Living Beyond Conformity: A Journey of Intuition, Self-Compassion, and the Hope for Soulful Love

There comes a time in life when the quiet pull of your inner truth becomes louder than the expectations of the world. For me, that time came gradually—like the soft unfolding of dawn—until I could no longer ignore the aching difference between the life I was told to want and the life I was truly meant to live.

As a woman over thirty-two, especially within an Asian cultural context, I’m well aware of how “late” I appear by society’s standards. Many women my age already have husbands, children, and carefully built lives that check all the boxes. I’ve felt the weight of those comparisons—the glances, the questions, the subtle assumptions. I know my family sometimes worries, maybe even wonders if I’m too stubborn, too complicated, too different.

And there was a time I tried to be normal. I tried to meet men, to fall in love in the way that seemed acceptable and expected. Dating apps. Family introductions. Pleasant conversations over coffee. But every time I returned to myself—away from the noise, away from the performance—I knew the truth.



Love is Sacred, Not a Checklist


I’ve always known that love, for me, is something sacred. It isn’t casual. It isn’t transactional. It isn’t a checkbox on a life resume. I once thought I could love halfway—just enough to be safe, to avoid getting hurt. I convinced myself that if I didn’t give too much, I wouldn’t lose too much. But even back then, I knew that wasn’t truly possible. Because someone like me—who feels deeply, who lives intuitively, who listens to the unspoken—can only love with my whole heart or not at all.

In today’s world, love often moves quickly. Meet, match, date, decide. Many people fall into relationships that seem “good enough,” and maybe that’s all they want. But I’ve never been able to do that. I can sense connection—or the lack of it—almost instantly. It’s not about perfection or a checklist. It’s about energy. Resonance. A sense of soul recognition.

I’ve tried. I’ve gone on dates. I’ve smiled, listened, opened up—only to feel emptier afterward, knowing that the version of me they saw was only a mask. Not out of dishonesty, but because there was no space between us for who I truly am to unfold.



Choosing Inner Alignment Over Outer Approval


When I began my journey of transformation—of returning to my inner self, my soul, my higher purpose—I let go of the need to be “normal.” I stopped trying to follow a script that was never mine. I stopped chasing relationships that looked good on the outside but left me feeling unseen and unknown.

Still, I hold on to one quiet, persistent hope: that the universe is weaving something sacred for me in its own time. That somewhere out there, there is someone with the patience and depth to uncover a soul like mine—someone who sees the beauty in my contradictions, who isn’t afraid of how deeply I feel or how much I dream. Someone who might also be reading philosophy at midnight, wondering where their soul companion is.

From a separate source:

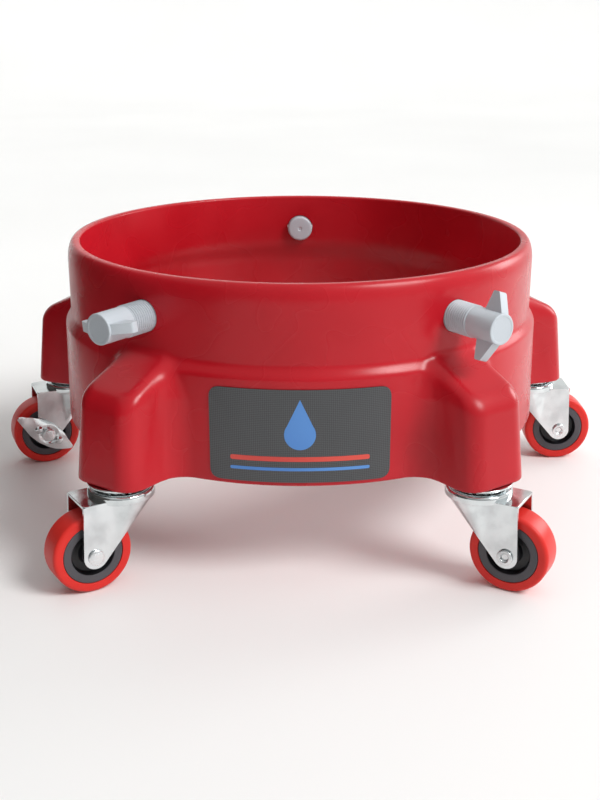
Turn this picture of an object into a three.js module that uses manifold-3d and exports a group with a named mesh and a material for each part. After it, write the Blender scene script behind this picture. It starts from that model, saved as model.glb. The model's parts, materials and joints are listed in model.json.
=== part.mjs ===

Call it a hopeless romantic dream. Call it faith. But I believe that if we live in alignment with who we truly are, the universe meets us with grace. I believe in the kind of love that uplifts, challenges, and expands—not the kind that simply fits into a timeline.



Letting Intuition and Compassion Lead the Way


As I learn to live beyond conformity, I find myself making every decision—especially in love and relationships—through intuition, not obligation. My path is slower, softer, more inward. And that’s okay. I’ve learned that we don’t have to rush, settle, or shrink ourselves just to feel included. We don’t need to perform the version of a woman that society deems acceptable.

Instead, I choose to wait with an open heart. To believe that being true to myself will attract a love that is equally true. And in the meantime, I pour that love into myself—with tenderness, with forgiveness, with the compassion I’ve so often given others but rarely offered inward.



Reclaiming Worth, One Quiet Act at a Time


In this season of my life, I no longer see being different as something to overcome—I see it as a gift to embrace. I know I may never fit perfectly into traditional molds of career, marriage, or family. And that’s not because I’m lost, but because I’m listening—to the wisdom within, to the whispers of the universe, to the longing of my soul.

I want a life rich in meaning, not in performance. I want love that feels like home—not a house we built because we were running out of time. And above all, I want to live in a way that honors my truth, and gently inspires others to do the same.

With hope and love,

Seraphine Duong

Maybe I won’t ever be the woman who followed the traditional path. But I will be the woman who chose love—real, deep, intuitive love—over settling. The woman who allowed her life to unfold on her own terms. The woman who planted small seeds of compassion and hope in others, simply by being herself.

And maybe, just maybe, that’s the most beautiful kind of legacy there is.